No previous Sino-American summit has confronted so many issues. This testifies to China's increasing prominence.

How much room will the agenda have for 'human rights'? After diplomatic relations were normalised in 1979, and especially after the Tiananmen slaughter of June 4, 1989, human rights became an important issue in Sino-American summits. Yet, until this week's announcement of nine executions in Xinjiang, the Obama administration, contrary to the expectations raised by the president's election campaign rhetoric, demonstrated little interest in stimulating the People's Republic to abide by its international human rights commitments, such as the UN Convention Against Torture.

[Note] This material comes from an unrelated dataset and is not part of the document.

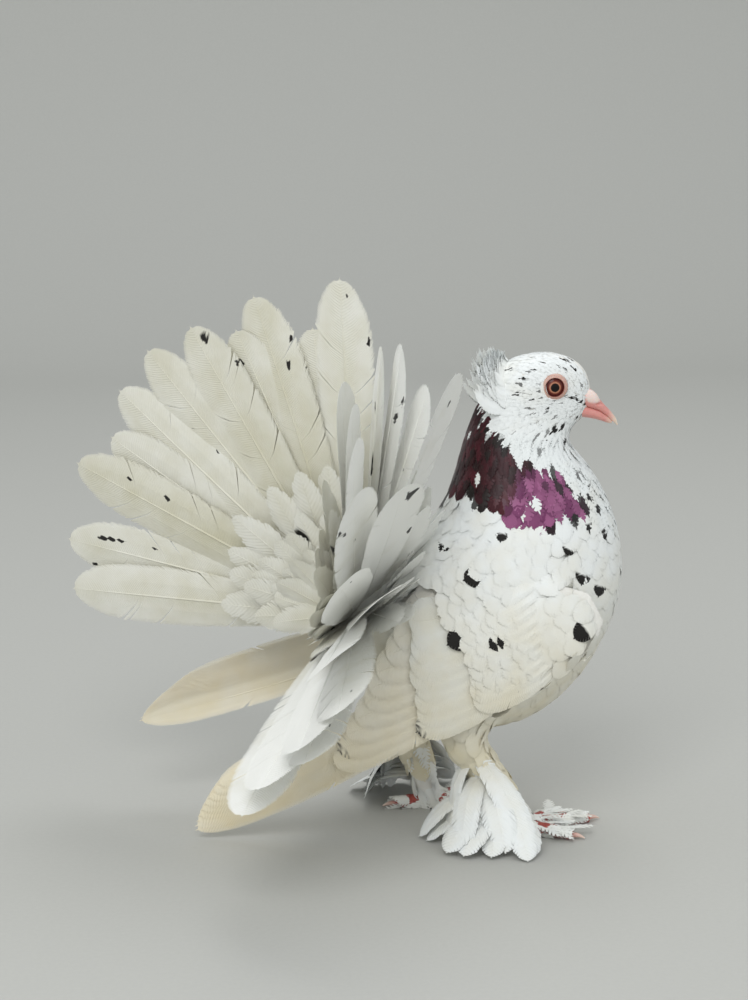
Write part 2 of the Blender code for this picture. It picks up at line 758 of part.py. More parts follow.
def make_bill(finish):
    """The two halves of the bill. The upper half carries the soft cere over the nostrils."""
    upper = bill_half("bill_upper", UPPER_BILL, -1, finish)
    join(upper, on_both_sides("cere", CERE, CERE_RADII))
    lower = bill_half("bill_lower", LOWER_BILL, 1, finish)
    cut(lower, [swollen(upper, SEAT)])
    return upper, lower


def leg_line(foot, heel):
    """The middle line of the shank, from the heel to over the toes."""
    return np.array(heel), np.array([foot[0] - 3, foot[1], 13.0])


def cut_nostrils(upper):
    """The slit of each nostril, under the cere."""
    cut(upper, on_both_sides("nostril", NOSTRIL, NOSTRIL_RADII))


def make_leg(name, foot, heel, hip, torso, finish):
    """The feathered thigh, from the belly to the heel, where it ends in a flat face."""
    heel, ankle = leg_line(foot, heel)
    down = unit(ankle - heel)
    end = heel - down * GAP
    knee = end - down * 14 + np.array([5.0, 0, 6.0])
    hip = np.array([hip[0], hip[1], HIP_HEIGHT])
    path = (hip, (hip + knee) / 2 + np.array([0, 0, 2.0]), knee, end - down * 5, end)
    leg = tube(name, path, THIGH_RADII, 14, finish, end_axis=down)
    cut(leg, [swollen(torso, SEAT)])
    return leg


def toe_heading(foot, heading, turn):
    """The level direction of a toe, turned outwards from straight ahead."""
    a = math.radians(heading + turn)
    return np.array([math.cos(a), math.copysign(1, foot[1]) * math.sin(a), 0.0])


def toe_path(foot, heading, length, turn):
    """The middle line of a toe, from under the shank to its last joint."""
    ahead = toe_heading(foot, heading, turn)
    start = np.array([foot[0], foot[1], 0.0])
    return [start + ahead * length * t + np.array([0, 0, h]) for t, h in TOE_HEIGHTS]


def make_foot(name, foot, heel, turn, muff, finish, draw):
    """A foot: the shank, the toes on their flat pads, and the long feathers that grow from them."""
    x, y = foot
    side = math.copysign(1, y)
    heel, ankle = leg_line(foot, heel)
    down = unit(ankle - heel)
    path = (heel, heel + down * 14, ankle, np.array([x + 1, y, 7.0]))
    base = tube(name, path, SHANK_RADII, 12, finish, start_axis=down, floor=0.6)
    pieces = []
    for i, (heading, length) in enumerate(TOES):
        path = toe_path(foot, heading, length, turn)
        end = toe_heading(foot, heading, turn)
        pieces.append(tube(f"{name} toe {i}", path, TOE_RADII, 8, floor=0.0, end_axis=end))
    for i in range(FOOT_FEATHERS):
        share = i / (FOOT_FEATHERS - 1)
        heading = math.radians(muff[0] + (muff[1] - muff[0]) * share)
        ahead = np.array([math.cos(heading), side * math.sin(heading), 0])
        across = np.array([-ahead[1], ahead[0], 0])
        high = i % 2
        lift = 0.25 + 0.45 * high + 0.15 * share
        start = ankle + (heel - ankle) * lift
        reach = 43 + 6 * math.sin(math.pi * share) + draw.uniform(-3, 3)
        end = np.array([x - 2, y, 1.4 + 1.6 * high]) + ahead * reach
        stations = []
        for t, wide in ((0.06, 0.35), (0.4, 0.9), (0.75, 1.0), (1.0, 0.35)):
            bow = np.array([0, 0, 5.0 * math.sin(math.pi * t)])
            middle = start + (end - start) * t + bow + ahead * 4 * math.sin(math.pi * t)
            out = unit(np.cross(across, end - start))
            out = out if out[2] > 0 else -out
            half = (8 + 1.5 * high) * wide
            stations.append((middle, across, out, half, half, 0.7))
        pieces.append(plain_vane(f"{name} feather {i}", stations))
    join(base, pieces)
    return base


def make_claws(name, foot, turn, finish):
    """The four claws of a foot, each just clear of its toe."""
    made = []
    for i, (heading, length) in enumerate(TOES):
        ahead = toe_heading(foot, heading, turn)
        end = toe_path(foot, heading, length, turn)[-1] + ahead * GAP
        path = [end, end + ahead * 3.2 + np.array([0, 0, -0.1]), end + ahead * 6.8 + np.array([0, 0, -1.4])]
        made.append(tube(f"{name}_{i + 1}", path, CLAW_RADII, 6, finish, floor=0.2, start_axis=ahead))
    return made


def place_on_origin():
    """Moves the bird so that the origin is the middle of its base, and turns millimetres into metres."""
    shown = [o for o in bpy.context.scene.collection.objects if o.type == "MESH"]
    corners = np.array([v.co for o in shown for v in o.data.vertices])
    low, high = corners.min(axis=0), corners.max(axis=0)
    shift = np.array([(low[0] + high[0]) / 2, (low[1] + high[1]) / 2, low[2]])
    print("moved by", shift, "box", high - low)
    for obj in shown:
        points = (np.array([v.co for v in obj.data.vertices]) - shift) * MM
        obj.data.vertices.foreach_set("co", points.ravel())
        obj.data.shade_smooth()
        obj.data.set_sharp_from_angle(angle=math.radians(40))


def main():
    clear_scene()
    draw = random.Random(11)
    white = material("white plumage", WHITE, 0.6)
    plum = material("neck plumage", PLUM, 0.45)
    bill = material("bill horn", BILL_PINK, 0.4)
    toe = material("scaly foot", FOOT_RED, 0.5)
    claw = material("claw horn", CLAW_PINK, 0.4)
    iris = material("eye", IRIS, 0.1)

    torso = body_piece("torso", TAIL_CUT, NECK_CUT, 17, white, gap=GAP)
    body_piece("neck", NECK_CUT, HEAD_CUT, 8, plum, gap=GAP)
    head = make_head(white)
    upper, lower = make_bill(bill)
    cut(head, [swollen(upper, SEAT), swollen(lower, SEAT)])
    cut_nostrils(upper)
    for side, name in ((-1, "eye_right"), (1, "eye_left")):
        eyeball(name, (EYE[0], side * EYE[1], EYE[2]), finish=iris)

    make_tail(torso, white)
    make_wing("wing_right", (RIGHT_WRIST, RIGHT_TIP), 3.6, torso, white, draw)
    make_wing("wing_left", (LEFT_WRIST, LEFT_TIP), 2.0, torso, white, draw)
    make_leg("leg_right", RIGHT_FOOT, RIGHT_HEEL, (0.0, -20.0), torso, white)
    make_leg("leg_left", LEFT_FOOT, LEFT_HEEL, (-14.0, 20.0), torso, white)
    make_foot("foot_right", RIGHT_FOOT, RIGHT_HEEL, 0.0, (84, 205), toe, draw)
    make_foot("foot_left", LEFT_FOOT, LEFT_HEEL, 10.0, (60, 160), toe, draw)
    make_claws("claw_right", RIGHT_FOOT, 0.0, claw)
    make_claws("claw_left", LEFT_FOOT, 10.0, claw)
    place_on_origin()


main()
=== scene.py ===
# %% [markdown]
# # A fantail pigeon, feather by feather
# This lesson dresses a plain model of a fantail pigeon. The plain model, called the frame, holds the
# size and the place of every part. We load it first, and then lay a skin, thousands of feathers, eyes,
# a bill and feet over it. Each cell makes one thing and prints what it made.

# %% Load the frame
import math
import random

import bmesh
import bpy
import numpy as np
from mathutils import Matrix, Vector
from mathutils.kdtree import KDTree


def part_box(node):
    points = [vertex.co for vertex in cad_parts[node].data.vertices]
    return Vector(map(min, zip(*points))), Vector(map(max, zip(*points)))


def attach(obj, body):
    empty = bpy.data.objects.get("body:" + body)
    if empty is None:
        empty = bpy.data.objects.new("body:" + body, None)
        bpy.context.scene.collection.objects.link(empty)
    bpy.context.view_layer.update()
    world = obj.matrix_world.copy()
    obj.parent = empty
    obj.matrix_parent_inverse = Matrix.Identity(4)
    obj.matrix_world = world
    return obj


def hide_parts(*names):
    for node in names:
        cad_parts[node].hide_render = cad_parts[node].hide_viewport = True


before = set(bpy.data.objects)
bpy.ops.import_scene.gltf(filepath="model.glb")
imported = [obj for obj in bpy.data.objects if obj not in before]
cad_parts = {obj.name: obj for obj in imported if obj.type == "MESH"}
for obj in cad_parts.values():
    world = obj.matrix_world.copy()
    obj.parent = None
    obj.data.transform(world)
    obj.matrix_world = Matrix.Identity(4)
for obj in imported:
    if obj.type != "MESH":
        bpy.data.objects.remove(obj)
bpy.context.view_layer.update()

# %% [markdown]
# ## The bird's own millimetres
# A bird is easiest to describe from the floor between its feet: x runs forward, y to its left and z up,
# in millimetres. The frame has its origin somewhere else, so we find the shift between the two from one
# thing that we know in both: the middle of the right eye. Later cells work in the bird's millimetres, and
# `placed` turns them into the frame's metres.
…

Nor has it applied public pressure for China to take on new commitments, such as the International Covenant on Civil and Political Rights, which Beijing signed in 1998 but has not ratified.

To be sure, many agenda items involve human rights of one kind or another. The rights to a habitable environment, a decent job and protection against nuclear extermination are universal. The lives of tens of millions in the Near and Middle East can be affected by other decisions reached next week. And Taiwan's free society has a huge stake in any cross-strait military arrangements. Yet none of those items addresses 'human rights' in the sense of the political and civil rights of 1.3 billion Chinese. During the past three years, the mainland has again tightened restrictions on its own citizens' most basic freedoms of expression - speech, publication, assembly, organisation and religion. Those who challenge these restrictions have been arbitrarily and harshly punished through a comprehensive array of informal, administrative and criminal sanctions.

The cruelty to which many courageous people have been subjected for attempting to experiment with democracy, implement a genuine rule of law or practise their religion is unworthy of a government that has made great social and economic progress in recent years. Despite such progress, the regime is facing a rising tide of popular protests against a broad range of grievances in many areas, not only Tibet and Xinjiang. Instead of establishing democratic institutions to provide satisfactory outlets for processing these grievances, Beijing's response is unremitting repression.

Rights defenders and lawyers who seek to utilise existing weak legal institutions are themselves often harassed, beaten, deprived of their livelihood, detained and prosecuted. Many of them who fall ill in prison are denied the necessary medical care in an apparent effort to permanently incapacitate them and deter others. Probably millions of Chinese hope Obama will condemn such abuses and press their leaders for reforms.